Aim of the exercise:
Search the material below for the string "picture" and list each line that holds it.

Data:
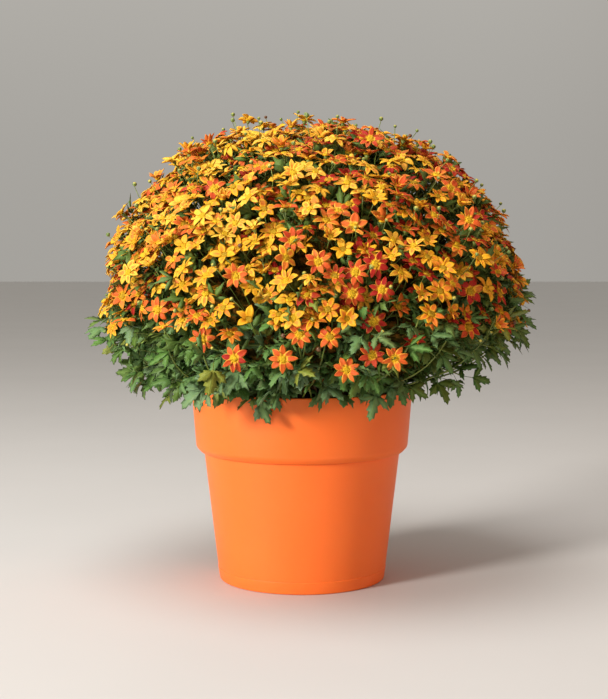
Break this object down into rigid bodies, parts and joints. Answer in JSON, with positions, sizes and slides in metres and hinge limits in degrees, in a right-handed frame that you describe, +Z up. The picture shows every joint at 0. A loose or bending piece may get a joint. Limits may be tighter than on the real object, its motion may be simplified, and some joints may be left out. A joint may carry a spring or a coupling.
{
  "type": "potted bidens",
  "caption": "Mounded bidens in full bloom, golden yellow and orange flowers over cut green leaves, in a round tapered orange plastic pot with a collar",
  "frame": {"origin": "centre of the pot's underside, on the surface it stands on, on the pot's axis", "axes": "+Z up along the pot's axis; -Y towards the side seen in the picture; +X to its right"},
  "size_m": [0.5769, 0.5703, 0.5865],
  "materials": {
    "pot": "satin",
    "soil": "matte",
    "petals": "matte",
    "leaves": "matte"
  },
  "bodies": {
    "root": {"pot": "pot", "soil": "soil", "bloom_spray_01": "petals", "bloom_spray_02": "petals", "bloom_spray_03": "petals", "bloom_spray_04": "petals", "bloom_spray_05": "petals", "bloom_spray_06": "petals", "bloom_spray_07": "petals", "bloom_spray_08": "petals", "bloom_spray_09": "petals", "bloom_spray_10": "petals", "bloom_spray_11": "petals", "bloom_spray_12": "petals", "bloom_spray_13": "petals", "bloom_spray_14": "petals", "bloom_spray_15": "petals", "bloom_spray_16": "petals", "bloom_spray_17": "petals", "bloom_spray_18": "petals", "bloom_spray_19": "petals", "bloom_spray_20": "petals", "bloom_spray_21": "petals", "bloom_spray_22": "petals", "bloom_spray_23": "petals", "bloom_spray_24": "petals", "bloom_spray_25": "petals", "bloom_spray_26": "petals", "leafy_skirt_01": "leaves", "leafy_skirt_02": "leaves", "leafy_skirt_03": "leaves", "leafy_skirt_04": "leaves", "leafy_skirt_05": "leaves", "leafy_skirt_06": "leaves", "leafy_skirt_07": "leaves", "leafy_skirt_08": "leaves", "leafy_skirt_09": "leaves", "leafy_skirt_10": "leaves", "leafy_skirt_11": "leaves", "leafy_skirt_12": "leaves"}
  },
  "joints": []
}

Full answer:
Break this object down into rigid bodies, parts and joints. Answer in JSON, with positions, sizes and slides in metres and hinge limits in degrees, in a right-handed frame that you describe, +Z up. The picture shows every joint at 0. A loose or bending piece may get a joint. Limits may be tighter than on the real object, its motion may be simplified, and some joints may be left out. A joint may carry a spring or a coupling.
  "frame": {"origin": "centre of the pot's underside, on the surface it stands on, on the pot's axis", "axes": "+Z up along the pot's axis; -Y towards the side seen in the picture; +X to its right"},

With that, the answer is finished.